Hecht's own work has focused on the more recent past: the 1880s to the 1920s, an era in which massive industrialization and globalization drove a boom in rubber extraction in the Amazon. Hecht compiled data on rubber sales and production and then teamed up with Sassan Saatchi, a remote-sensing expert at NASA's Jet Propulsion Laboratory in Pasadena, California, to map out the impact of rubber production across the basin. Their as-yet-unpublished analysis suggests that a million rubber trees were felled annually for 30 years, with each towering giant bringing down perhaps another ten trees as it fell. Saatchi suspects that the forest is still recovering from this sudden pulse of destruction, and he is trying to see whether signs of regrowth can be detected in the satellite data.
If many areas of the Amazon have been regrowing since the early 1900s, that could have temporarily boosted how much carbon dioxide the region is absorbing from the atmosphere, says Saatchi. If true, as that disturbance fades, the forest's role as a carbon sink could shrink.

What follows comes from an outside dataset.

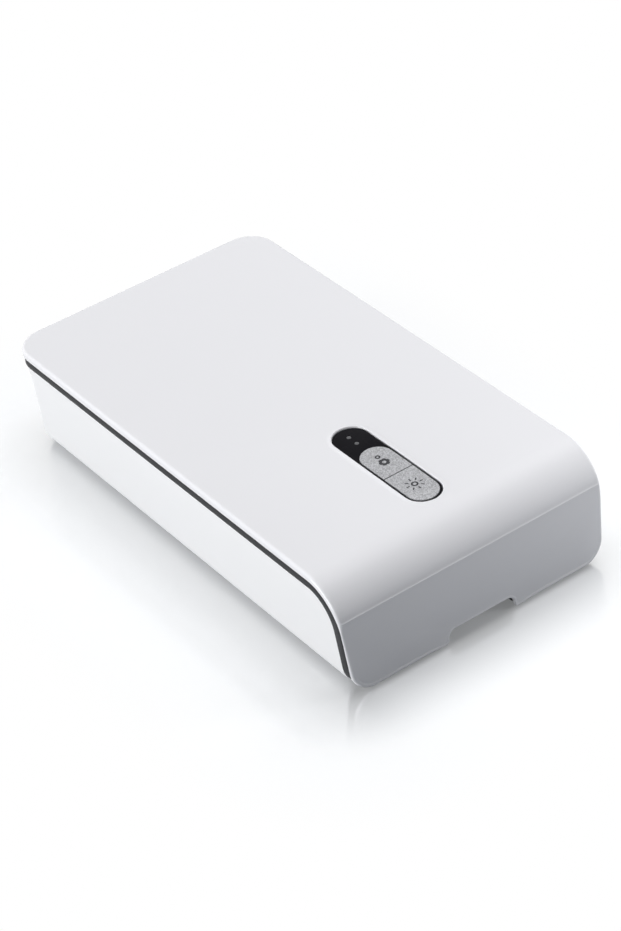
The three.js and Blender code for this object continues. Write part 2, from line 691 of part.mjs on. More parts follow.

Determining the full extent of human influence on the forest will take time. But Heckenberger says that what we know already offers some lessons for today. The evidence of ancient terra preta and cultivated 'orchards' in the forest demonstrates that indigenous peoples knew how to manage life within the Amazon long before the days of chainsaws and artificial fertilizers. Future efforts to develop the kind of agroforest systems that are being uncovered from the past, says Heckenberger, would help modern communities to both preserve the Amazon and carve out a living. “These are solutions that are quite intelligent and palatable,” says Heckenberger — for all of the Amazon's population. “I think they can learn a lot from themselves.”